Congrats! he is sooooo beautiful. & you look so well too! xxxx


----------



## missjess

Thanks girls!!!!! Very sweet of you. I appreciate it. 




turbo_mom said:


> awww congrats he's beautiful :hugs: How does it feel being a mommy now finally?? :happydance:

I don't think there is any words that can describe how great I feel right now!!! It's just fuckin' amazing!!!!!!!!:happydance:


----------



## bigbelly2

BLESS

just enjoy every minute darlin!!

h x


----------



## debralouise

He's beautiful!!
Congratulations and wow you also look fab! xx xx


----------



## Ell.Bishh

Congratulations!
He's gorgeous :)


----------



## BurtonBaby

Congrats!! He is beautiful! I bet your so happy to finally hold him in your arms! 

I saw that you were having some trouble breastfeeding. I was too, (they gave Erica a bottle of formula right after she was born!) My suggestion would be to give it a few weeks of trying if you can manage. I'm still working on it, but giving her bottles when we need to. Good luck, and theres lots of support here for BF'ing. 

Congrats again!! :hug:


----------



## Holldoll

Congratulations! You look amazing after just giving birth!!


----------



## Tiffers

Congratulations!!! :hugs:


----------



## goldlion

What an amazing story, Jess! You did so well. You've got a beautiful family :) congratulations on baby Joshua


----------



## cheryl

congratulations he is gorgeous hun
Luv Cheryl xxx


----------



## faith_may

Congratulations


----------



## sammie18

Awww he is sooooo cute!! And your looking good, you dont look like you just gave birth  Nice pics!
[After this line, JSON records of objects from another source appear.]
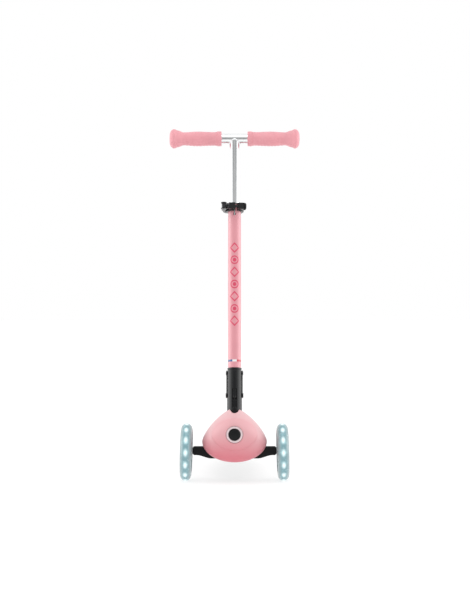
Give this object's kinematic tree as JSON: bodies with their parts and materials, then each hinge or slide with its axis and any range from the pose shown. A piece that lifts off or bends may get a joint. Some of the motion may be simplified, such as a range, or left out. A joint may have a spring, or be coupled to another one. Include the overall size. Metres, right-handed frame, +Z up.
{
  "type": "kick scooter",
  "caption": "Three-wheel kick scooter for toddlers with lean steering, a folding stem, a height-adjustable T-bar, light-up front wheels and a foot brake.",
  "frame": {"origin": "on the ground, below the middle of the scooter's bounding box", "axes": "+Z up, -Y the riding direction (front), +X across to the right as seen from the front"},
  "size_m": [0.285, 0.561, 0.7574],
  "materials": {
    "pink_gloss_shell": "glossy injection-moulded shell in pastel pink",
    "pink_paint": "satin powder coat in pastel pink on aluminium tube",
    "pink_rubber": "soft pastel pink grip rubber",
    "black_moulded": "fine-grained black glass-filled nylon",
    "black_painted_metal": "satin black coated aluminium",
    "black_rubber": "black rubber",
    "grey_plastic": "frosted grey plastic",
    "clear_tyre": "translucent blue-grey polyurethane",
    "frosted_core": "frosted clear plastic",
    "light_ring": "white light-emitting strip under clear plastic",
    "polished_aluminium": "polished anodised aluminium",
    "zinc_steel": "zinc-plated steel"
  },
  "bodies": {
    "deck": {"deck_shell": "pink_gloss_shell", "deck_frame": "black_moulded", "head_block": "black_moulded", "nose_cover": "pink_gloss_shell", "nose_bezel": "grey_plastic", "folding_bracket": "black_painted_metal", "hinge_plate_left": "black_painted_metal", "hinge_plate_right": "black_painted_metal", "fold_hinge_pin": "black_painted_metal", "bracket_cross_bolt": "zinc_steel", "kingpin_bolt": "zinc_steel", "kingpin_nut": "zinc_steel", "steering_bush_lower": "black_rubber", "steering_bush_upper": "black_rubber", "lock_button_spring": "zinc_steel", "nose_screw_left": "zinc_steel", "nose_screw_right": "zinc_steel", "deck_bolt_left": "zinc_steel", "deck_bolt_right": "zinc_steel", "rear_axle_bolt": "zinc_steel", "rear_axle_nut": "zinc_steel", "brake_pin": "zinc_steel", "brake_spring": "zinc_steel"},
    "truck": {"axle_beam": "black_moulded", "front_axle_bolt_left": "zinc_steel", "front_axle_bolt_right": "zinc_steel"},
    "rear_wheel": {"rear_tyre": "clear_tyre", "rear_wheel_core": "frosted_core", "rear_bearing_left": "zinc_steel", "rear_bearing_right": "zinc_steel"},
    "brake": {"brake_fender": "black_moulded", "brake_liner": "black_rubber"},
    "lock_button": {"steering_lock_button": "black_moulded"},
    "stem": {"lower_tube": "pink_paint", "fold_knuckle": "black_painted_metal", "guide_bush": "black_moulded", "clamp_collar": "black_moulded", "clamp_bolt": "zinc_steel", "clamp_nut": "black_moulded", "cam_pin": "zinc_steel", "fold_button_spring": "zinc_steel"},
    "clamp_lever": {"clamp_lever": "black_moulded"},
    "fold_button": {"fold_release_button": "grey_plastic"},
    "handlebar": {"handlebar_tube": "polished_aluminium", "grip_left": "pink_rubber", "grip_right": "pink_rubber", "stem_glider": "black_moulded"},
    "wheel_left": {"front_tyre_left": "clear_tyre", "wheel_core_left": "frosted_core", "light_ring_left": "light_ring", "outer_bearing_left": "zinc_steel", "inner_bearing_left": "zinc_steel", "hub_cap_left": "grey_plastic"},
    "wheel_right": {"front_tyre_right": "clear_tyre", "wheel_core_right": "frosted_core", "light_ring_right": "light_ring", "outer_bearing_right": "zinc_steel", "inner_bearing_right": "zinc_steel", "hub_cap_right": "grey_plastic"}
  },
  "joints": [
    {"name": "steering", "type": "hinge", "parent": "deck", "child": "truck", "pos_m": [0, -0.21546, 0.058], "axis": [0, -0.7071, 0.7071], "range_deg": [-15, 15], "stiffness_Nm_per_rad": 25},
    {"name": "wheel_left_spin", "type": "hinge", "parent": "truck", "child": "wheel_left", "pos_m": [-0.102, -0.21546, 0.0605], "axis": [0.9997, 0, -0.0244], "continuous": true},
    {"name": "wheel_right_spin", "type": "hinge", "parent": "truck", "child": "wheel_right", "pos_m": [0.102, -0.21546, 0.0605], "axis": [0.9997, 0, 0.0244], "continuous": true},
    {"name": "rear_wheel_spin", "type": "hinge", "parent": "deck", "child": "rear_wheel", "pos_m": [0, 0.23254, 0.04], "axis": [1, 0, 0], "continuous": true},
    {"name": "brake_press", "type": "hinge", "parent": "deck", "child": "brake", "pos_m": [0, 0.18761, 0.06996], "axis": [-1, 0, 0], "range_deg": [0, 5], "stiffness_Nm_per_rad": 2, "springref_deg": -8.59},
    {"name": "steering_lock_press", "type": "slide", "parent": "deck", "child": "lock_button", "axis": [0, 1, 0], "range_m": [0, 0.004], "stiffness_N_per_m": 800, "springref_m": -0.004},
    {"name": "stem_fold", "type": "hinge", "parent": "deck", "child": "stem", "pos_m": [0, -0.185, 0.17815], "axis": [-1, 0, 0], "range_deg": [0, 84]},
    {"name": "fold_button_press", "type": "slide", "parent": "stem", "child": "fold_button", "axis": [0, -0.9877, 0.1564], "range_m": [0, 0.004], "stiffness_N_per_m": 800, "springref_m": -0.004},
    {"name": "clamp_lever_swing", "type": "hinge", "parent": "stem", "child": "clamp_lever", "pos_m": [-0.02309, -0.14648, 0.58564], "axis": [0, 0.1564, 0.9877], "range_deg": [0, 150]},
    {"name": "bar_height", "type": "slide", "parent": "stem", "child": "handlebar", "axis": [0, 0.1564, 0.9877], "range_m": [-0.1, 0]}
  ]
}
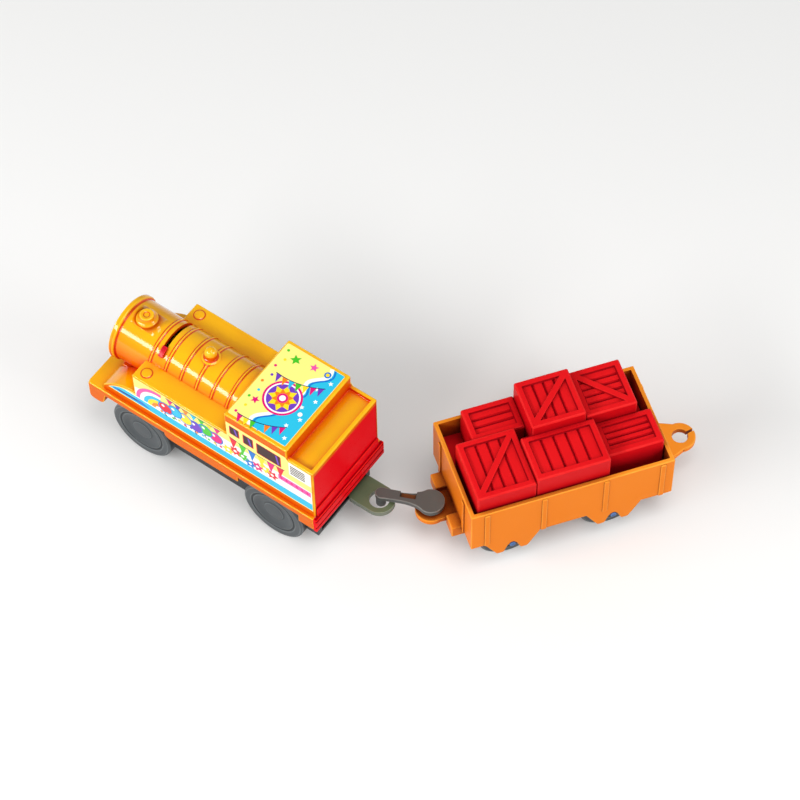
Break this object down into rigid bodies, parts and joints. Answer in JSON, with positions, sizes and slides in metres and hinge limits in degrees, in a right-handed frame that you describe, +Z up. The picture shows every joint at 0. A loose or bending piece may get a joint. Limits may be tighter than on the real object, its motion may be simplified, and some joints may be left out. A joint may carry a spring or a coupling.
{
  "type": "model train",
  "caption": "Battery toy tank locomotive coupled by a link and a sliding hook to an open wagon with a lift-out crate load, standing in a bend.",
  "frame": {"origin": "under the middle of the whole train's box, at the height of the rail that the wheels stand on", "axes": "+X is the way the locomotive drives, +Y its left side and +Z up; the wagon stands turned 53.7 degrees about +Z, as in the bend in the picture"},
  "size_m": [0.1978, 0.1204, 0.0652],
  "materials": {
    "orange_body": "gloss",
    "orange_wagon": "satin gloss",
    "red_plastic": "satin gloss",
    "black_plastic": "satin",
    "grey_plastic": "satin",
    "coupling_grey": "satin",
    "rubber": "matt",
    "steel": "plated",
    "copper": "bare sheet",
    "white_plastic": "satin",
    "cell_sleeve": "printed sleeve",
    "label": "printed film",
    "wire_red": "insulation",
    "wire_black": "insulation",
    "blue_plastic": "satin"
  },
  "bodies": {
    "loco": {"body_shell": "orange_body", "smokebox_door": "orange_body", "rear_panel": "red_plastic", "side_label_left": "label", "side_label_right": "label", "roof_label": "label", "motor_end_cap": "white_plastic", "motor_can": "steel", "motor_strap": "steel", "chassis": "black_plastic", "gear_cover": "black_plastic", "battery_cover": "black_plastic", "hook_keeper": "black_plastic", "idler_pin": "steel", "aa_cell": "cell_sleeve", "battery_contact": "copper", "switch_leaf": "copper", "battery_spring": "steel", "shell_screw_rear": "steel", "shell_screw_left": "steel", "shell_screw_right": "steel", "cover_screw": "steel", "keeper_screw_left": "steel", "keeper_screw_right": "steel", "lead_battery": "wire_red", "lead_switch": "wire_black"},
    "drive_axle": {"rear_axle": "steel", "rear_wheel_left": "grey_plastic", "rear_wheel_right": "grey_plastic", "rear_tyre_left": "rubber", "rear_tyre_right": "rubber", "axle_gear": "white_plastic"},
    "idler": {"idler_gear": "white_plastic"},
    "motor_rotor": {"motor_shaft": "steel", "motor_pinion": "white_plastic"},
    "front_wheel_set": {"front_axle": "steel", "front_wheel_left": "grey_plastic", "front_wheel_right": "grey_plastic"},
    "switch": {"switch_lever": "black_plastic", "switch_tab": "red_plastic"},
    "hook": {"rear_hook": "coupling_grey"},
    "link": {"coupling_link": "coupling_grey", "link_pin": "coupling_grey"},
    "wagon": {"wagon_tray": "orange_wagon"},
    "wagon_rear_wheel_set": {"wagon_rear_axle": "blue_plastic", "wagon_rear_wheel_left": "grey_plastic", "wagon_rear_wheel_right": "grey_plastic"},
    "wagon_front_wheel_set": {"wagon_front_axle": "blue_plastic", "wagon_front_wheel_left": "grey_plastic", "wagon_front_wheel_right": "grey_plastic"},
    "load": {"crate_load": "red_plastic"}
  },
  "joints": [
    {"name": "drive_axle_spin", "type": "hinge", "parent": "loco", "child": "drive_axle", "pos_m": [0.01606, 0.03938, 0.0133], "axis": [0, 1, 0], "continuous": true},
    {"name": "idler_spin", "type": "hinge", "parent": "loco", "child": "idler", "pos_m": [0.01686, 0.03938, 0.02477], "axis": [0, 1, 0], "continuous": true},
    {"name": "motor_spin", "type": "hinge", "parent": "loco", "child": "motor_rotor", "pos_m": [0.01926, 0.03938, 0.03602], "axis": [0, 1, 0], "continuous": true},
    {"name": "front_axle_spin", "type": "hinge", "parent": "loco", "child": "front_wheel_set", "pos_m": [0.07716, 0.03938, 0.0133], "axis": [0, 1, 0], "continuous": true},
    {"name": "switch_turn", "type": "hinge", "parent": "loco", "child": "switch", "pos_m": [0.07156, 0.03938, 0.0473], "axis": [1, 0, 0], "range_deg": [0, 87]},
    {"name": "hook_slide", "type": "slide", "parent": "loco", "child": "hook", "axis": [0, 1, 0], "range_m": [-0.0013, 0.0165]},
    {"name": "link_swing", "type": "hinge", "parent": "hook", "child": "link", "pos_m": [-0.01324, 0.03178, 0], "axis": [0, 0, 1], "range_deg": [-59, 11]},
    {"name": "wagon_swing", "type": "hinge", "parent": "link", "child": "wagon", "pos_m": [-0.03078, 0.02397, 0], "axis": [0, 0, 1], "range_deg": [-65, 14]},
    {"name": "wagon_rear_axle_spin", "type": "hinge", "parent": "wagon", "child": "wagon_rear_wheel_set", "pos_m": [-0.06807, -0.0268, 0.0115], "axis": [-0.8059, 0.592, 0], "continuous": true},
    {"name": "wagon_front_axle_spin", "type": "hinge", "parent": "wagon", "child": "wagon_front_wheel_set", "pos_m": [-0.04499, 0.00463, 0.0115], "axis": [-0.8059, 0.592, 0], "continuous": true},
    {"name": "load_lift", "type": "slide", "parent": "wagon", "child": "load", "axis": [0, 0, 1], "range_m": [0, 0.045]}
  ],
  "couplings": [
    {"joint": "idler_spin", "follows": "drive_axle_spin", "ratio": -2.2857},
    {"joint": "motor_spin", "follows": "drive_axle_spin", "ratio": 8.2286}
  ]
}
CONGRATS!


----------



## coz

congrats hun hes gorgeous xxx


----------



## Ann-Marie

He is absolutely adorable. Well done. Congrats :hug:


----------



## Jenny

https://img.photobucket.com/albums/v213/OompaLoompa/congrats6.gif

He's adorable! :hugs:


----------



## bisbis

Congratualtions Jess...he's gorgeousxxx


----------



## Gemz

Ahh Jess, your birth story is really lovely - it was great to read that that you had such a wonderful experience - apart from the early pain. I'm really glad everything went well for you. Congratulations. He's gorgeous! :hug:


----------



## Iwantone!!!

congrates xxx


----------



## Jodie__x

he is soooooooooooooooooooooooooooooooooooooooooooo beautifull !!


----------



## Wobbles

*Congratulations on the arrival of your lil boy x*

https://i179.photobucket.com/albums/w286/wobble_wobble/boy.gif


----------



## Carley

Awww I just fell in love. Congratulations


----------



## Sparky0207

He is absolutely gorgeous, congratulations!


----------



## Tam

He is lovely, Congratulations! x


----------